Written exercise =>
Among the lines of this listing, determine how many contain the string "update". Answer with the number only.

Data entries
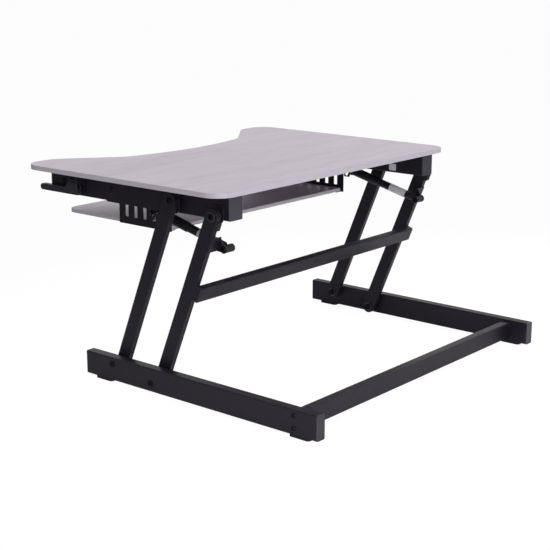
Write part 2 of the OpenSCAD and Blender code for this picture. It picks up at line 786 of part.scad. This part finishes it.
module slide_runners() {
    x0 = tray_half_w + hanger_t;
    x1 = rail_in_x - 2.8;
    color(zinc) both_sides() difference() {
        y_bar(hanger_y0, tray_rear_y) {
            translate([x0, slide_z - 6]) square([x1 - x0, 12]);
            translate([x1 - 4, slide_z - 14]) square([4, 28]);
        }
        for (y = tray_screw_y) x_rod(x0 - 1, x0 + 9, 2, [y, slide_z]);
    }
}

module tray_screws() {
    color(zinc) both_sides() for (y = tray_screw_y) {
        translate([tray_half_w - 10, y, tray_z - hanger_t - 1.6]) cylinder(h = 1.6, r = 4, $fn = round_fn);
        translate([tray_half_w - 10, y, tray_z - hanger_t]) cylinder(h = 8, r = 2, $fn = round_fn);
        x_rod(tray_half_w - 2, tray_half_w, 4, [y, slide_z]);
        x_rod(tray_half_w, tray_half_w + 10, 2, [y, slide_z]);
    }
}

// Gas springs -----------------------------------------------------------------------------

module gas_tube(side) {
    end_y = gas_tube_start + gas_tube_len;
    color(black) on_side(side) spring_frame() difference() {
        union() {
            x_rod(-eye_half_w, eye_half_w, 9.5, [0, 0]);
            y_rod(7, gas_tube_start, 7.5);
            y_rod(gas_tube_start, end_y, gas_tube_r);
        }
        x_rod(-eye_half_w - 1, eye_half_w + 1, pivot_r + fit_gap, [0, 0]);
        y_rod(gas_tube_start + 4, end_y - 8, gas_tube_r - 1.5);
        y_rod(end_y - 9, end_y + 1, gas_rod_r + fit_gap);
    }
}

module gas_label(side) {
    color(nylon) on_side(side) spring_frame() difference() {
        y_rod(label_from, label_from + label_len, gas_tube_r + label_t);
        y_rod(label_from - 1, label_from + label_len + 1, gas_tube_r);
    }
}

module gas_rod(side) {
    piston_y = gas_tube_start + gas_tube_len - 34;
    color(zinc) on_side(side) spring_frame() difference() {
        union() {
            y_rod(piston_y, spring_len - 4, gas_rod_r);
            y_rod(piston_y, piston_y + 12, gas_tube_r - 1.5 - fit_gap);
            y_rod(spring_len - 12.5, spring_len - 6, 6.5);
            x_rod(-10, 10, 7.5, [spring_len, 0]);
        }
        x_rod(-11, 11, thread_r, [spring_len, 0]);
    }
}

// Dust sleeve fixed to the rod's upper end; it slides over the cylinder and its label
module gas_sleeve(side) {
    sleeve_r = gas_tube_r + 1.8;
    cap_y = spring_len - 16.5;
    color(black) on_side(side) spring_frame() difference() {
        y_rod(sleeve_from, spring_len - 13, sleeve_r);
        y_rod(sleeve_from - 1, cap_y, gas_tube_r + 0.8);
        y_rod(cap_y - 1, spring_len - 12, gas_rod_r);
    }
}

module gas_upper_pin(side) {
    half = clevis_half_w + 2.5;
    color(zinc) on_side(side) spring_frame() {
        x_rod(-half - 1.6, half + 1.6, thread_r, [spring_len, 0]);
        for (x = [-half - 1.6, half + 0.4]) x_rod(x, x + 1.2, 6.2, [spring_len, 0]);
    }
}

// Nodes -----------------------------------------------------------------------------------

base_rail(1);  // base_rail_right
base_rail(-1);  // base_rail_left
base_end_caps();
rubber_feet();
base_cross_rail();
cross_rail_screws();
base_pivot_bolts();
base_pivot_nuts();
rear_arm(1);  // rear_arm_right
rear_arm(-1);  // rear_arm_left
rear_arm_bushes();
mid_cross_rail();
spring_bracket(1);  // spring_bracket_right
spring_bracket(-1);  // spring_bracket_left
spring_lower_pins();
lowering_bumpers();
front_arm(1);  // front_arm_right
front_arm(-1);  // front_arm_left
front_arm_bushes(1);  // front_arm_bushes_right
front_arm_bushes(-1);  // front_arm_bushes_left
lock_sector(1);  // lock_sector_right
lock_sector(-1);  // lock_sector_left
desktop();
desktop_tabs();
desktop_screws();
top_rail(1);  // top_rail_right
top_rail(-1);  // top_rail_left
top_rail_end_caps();
side_plate(1);  // side_plate_right
side_plate(-1);  // side_plate_left
side_plate_screws();
rear_pivot_plates();
rear_pivot_bolts();
spring_upper_brackets();
slide_channels();
lever_bracket(1);  // lever_bracket_right
lever_bracket(-1);  // lever_bracket_left
lever_bracket_screws();
lever_pins();
lock_guides();
lock_springs();
squeeze_lever(1);  // squeeze_lever_right
squeeze_lever(-1);  // squeeze_lever_left
lock_rod(1);  // lock_rod_right
lock_rod(-1);  // lock_rod_left
keyboard_tray();
tray_hanger(1);  // tray_hanger_right
tray_hanger(-1);  // tray_hanger_left
slide_runners();
tray_screws();
gas_tube(1);  // gas_tube_right
gas_tube(-1);  // gas_tube_left
gas_label(1);  // gas_label_right
gas_label(-1);  // gas_label_left
gas_rod(1);  // gas_rod_right
gas_rod(-1);  // gas_rod_left
gas_sleeve(1);  // gas_sleeve_right
gas_sleeve(-1);  // gas_sleeve_left
gas_upper_pin(1);  // gas_upper_pin_right
gas_upper_pin(-1);  // gas_upper_pin_left
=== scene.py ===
# Standing desk converter: materials, small details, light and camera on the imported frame.
import json
import math

import bmesh
import bpy
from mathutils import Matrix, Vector


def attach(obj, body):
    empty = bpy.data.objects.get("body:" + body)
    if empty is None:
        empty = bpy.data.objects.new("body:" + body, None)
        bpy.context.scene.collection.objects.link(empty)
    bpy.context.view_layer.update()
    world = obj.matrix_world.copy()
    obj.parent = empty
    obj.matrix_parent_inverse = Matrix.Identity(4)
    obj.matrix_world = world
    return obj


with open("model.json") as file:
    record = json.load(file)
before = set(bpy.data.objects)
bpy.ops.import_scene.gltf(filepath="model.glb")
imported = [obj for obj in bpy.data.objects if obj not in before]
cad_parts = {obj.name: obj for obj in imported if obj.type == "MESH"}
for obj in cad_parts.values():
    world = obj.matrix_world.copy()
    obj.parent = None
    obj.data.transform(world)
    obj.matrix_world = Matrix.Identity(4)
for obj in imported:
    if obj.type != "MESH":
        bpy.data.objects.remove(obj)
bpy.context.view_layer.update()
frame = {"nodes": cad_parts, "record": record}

NODES = frame["nodes"]
SIDES = {"right": 1, "left": -1}


# ---- Node helpers -------------------------------------------------------------------------

def new_material(name):
    mat = bpy.data.materials.new(name)
    mat.use_nodes = True
    tree = mat.node_tree
    return mat, tree, tree.nodes["Principled BSDF"]


def add(tree, kind, inputs=None, **props):
    node = tree.nodes.new(kind)
    for key, value in props.items():
        setattr(node, key, value)
    for key, value in (inputs or {}).items():
        node.inputs[key].default_value = value
    return node


def link(tree, source, target):
    tree.links.new(source, target)


def object_coords(tree, scale=(1, 1, 1)):
    coords = add(tree, "ShaderNodeTexCoord")
    mapping = add(tree, "ShaderNodeMapping", {"Scale": scale})
    link(tree, coords.outputs["Object"], mapping.inputs["Vector"])
    return mapping.outputs["Vector"]


def noise(tree, vector, scale, detail=4.0, roughness=0.55, distortion=0.0):
    node = add(tree, "ShaderNodeTexNoise",
               {"Scale": scale, "Detail": detail, "Roughness": roughness, "Distortion": distortion})
    link(tree, vector, node.inputs["Vector"])
    return node.outputs["Fac"]


def remap(tree, value, low, high, to_low, to_high):
    node = add(tree, "ShaderNodeMapRange",
               {"From Min": low, "From Max": high, "To Min": to_low, "To Max": to_high})
    link(tree, value, node.inputs["Value"])
    return node.outputs["Result"]


def ramp(tree, value, *stops):
    node = add(tree, "ShaderNodeValToRGB")
    elements = node.color_ramp.elements
    while len(elements) < len(stops):
        elements.new(0.5)
    for element, (position, colour) in zip(elements, stops):
        element.position = position
        element.color = (*colour, 1.0)
    link(tree, value, node.inputs["Fac"])
    return node.outputs["Color"]


def mottled(tree, value, base, darker, lighter):
    """The base colour, a little darker where the value is low and lighter where it is high."""
    return ramp(tree, value, (0.3, tuple(darker * c for c in base)), (0.7, tuple(lighter * c for c in base)))


def mix(tree, factor, a, b, blend="MIX"):
    node = add(tree, "ShaderNodeMix", data_type="RGBA", blend_type=blend)
    for socket, value in ((node.inputs["Factor"], factor), (node.inputs["A"], a), (node.inputs["B"], b)):
        if hasattr(value, "is_output"):
            link(tree, value, socket)
        else:
            socket.default_value = value if isinstance(value, float) else (*value, 1.0)
    return node.outputs["Result"]


def bump(tree, shader, height, strength, distance):
    node = add(tree, "ShaderNodeBump", {"Strength": strength, "Distance": distance})
    link(tree, height, node.inputs["Height"])
    link(tree, node.outputs["Normal"], shader.inputs["Normal"])


def painted_edge_highlight(tree, width, amount):
    """The given amount on sharp edges, and nought away from them: the mask where pale highlights are painted
    onto edges.
    """
    bevel = add(tree, "ShaderNodeBevel", {"Radius": width}, samples=4)
    geometry = add(tree, "ShaderNodeNewGeometry")
    dot = add(tree, "ShaderNodeVectorMath", operation="DOT_PRODUCT")
    link(tree, bevel.outputs["Normal"], dot.inputs[0])
    link(tree, geometry.outputs["Normal"], dot.inputs[1])
    return remap(tree, dot.outputs["Value"], 0.98, 0.80, 0.0, amount)


def edge_band(tree):
    """One on the upright faces round a board, nought on its top and underside."""
    coords = add(tree, "ShaderNodeTexCoord")
    axes = add(tree, "ShaderNodeSeparateXYZ")
    link(tree, coords.outputs["Normal"], axes.inputs["Vector"])
    upright = add(tree, "ShaderNodeMath", operation="ABSOLUTE")
    link(tree, axes.outputs["Z"], upright.inputs[0])
    return remap(tree, upright.outputs["Value"], 0.30, 0.10, 0.0, 1.0)


# ---- Materials ----------------------------------------------------------------------------

# Pale colours painted onto sharp edges as highlights and glints, where the edges would catch the light.
PAINT_EDGE_HIGHLIGHT = (0.100, 0.093, 0.106)
PLASTIC_EDGE_HIGHLIGHT = (0.120, 0.112, 0.128)
METAL_EDGE_GLINT = (0.50, 0.50, 0.52)
GRAIN_LIGHT, GRAIN_MID, GRAIN_DARK = (0.415, 0.368, 0.425), (0.388, 0.344, 0.398), (0.355, 0.315, 0.366)
BOARD_EDGE = (0.41, 0.385, 0.425)


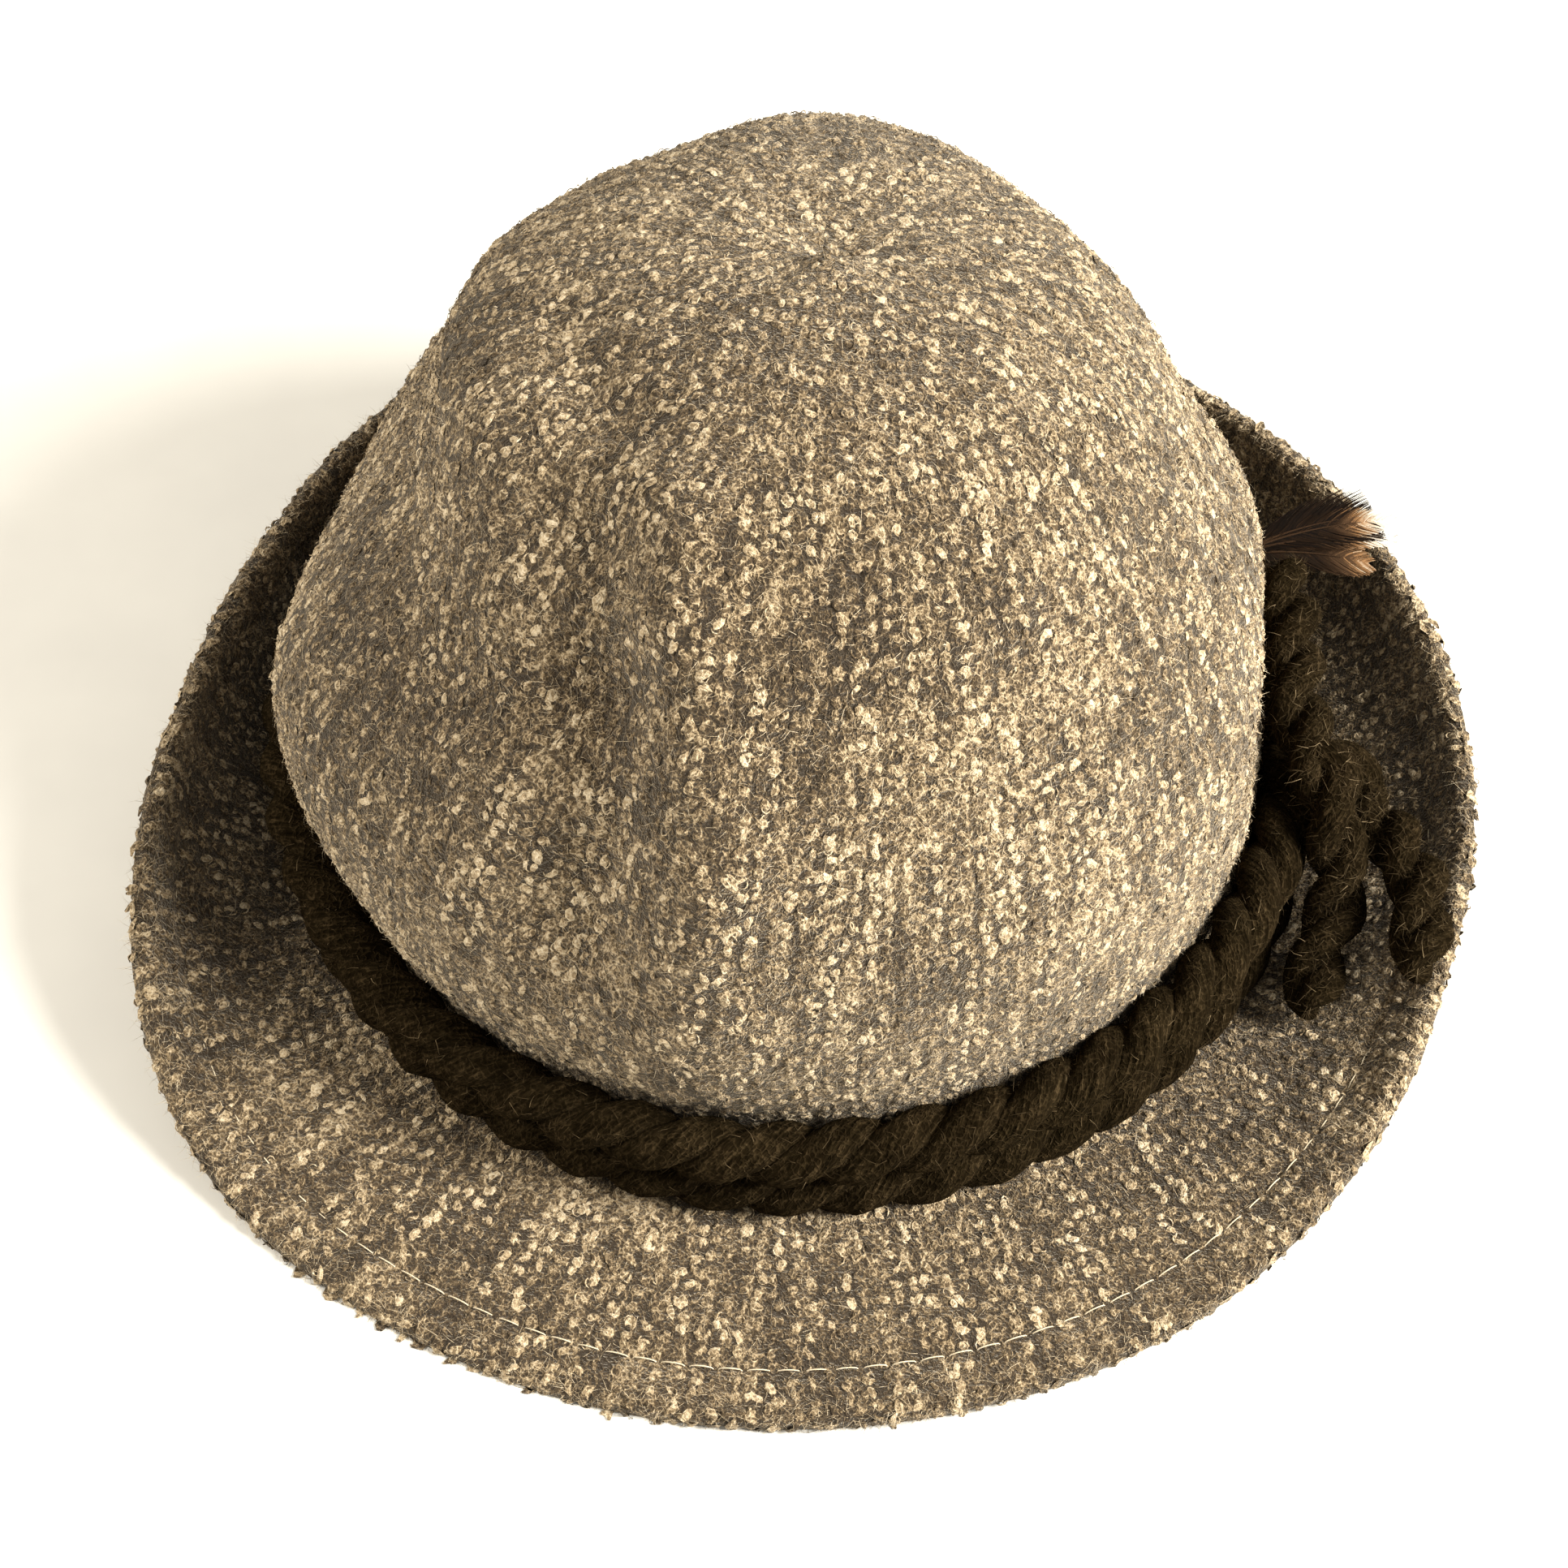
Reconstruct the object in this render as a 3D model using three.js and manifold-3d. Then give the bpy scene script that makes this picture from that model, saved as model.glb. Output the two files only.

Complete response =>
2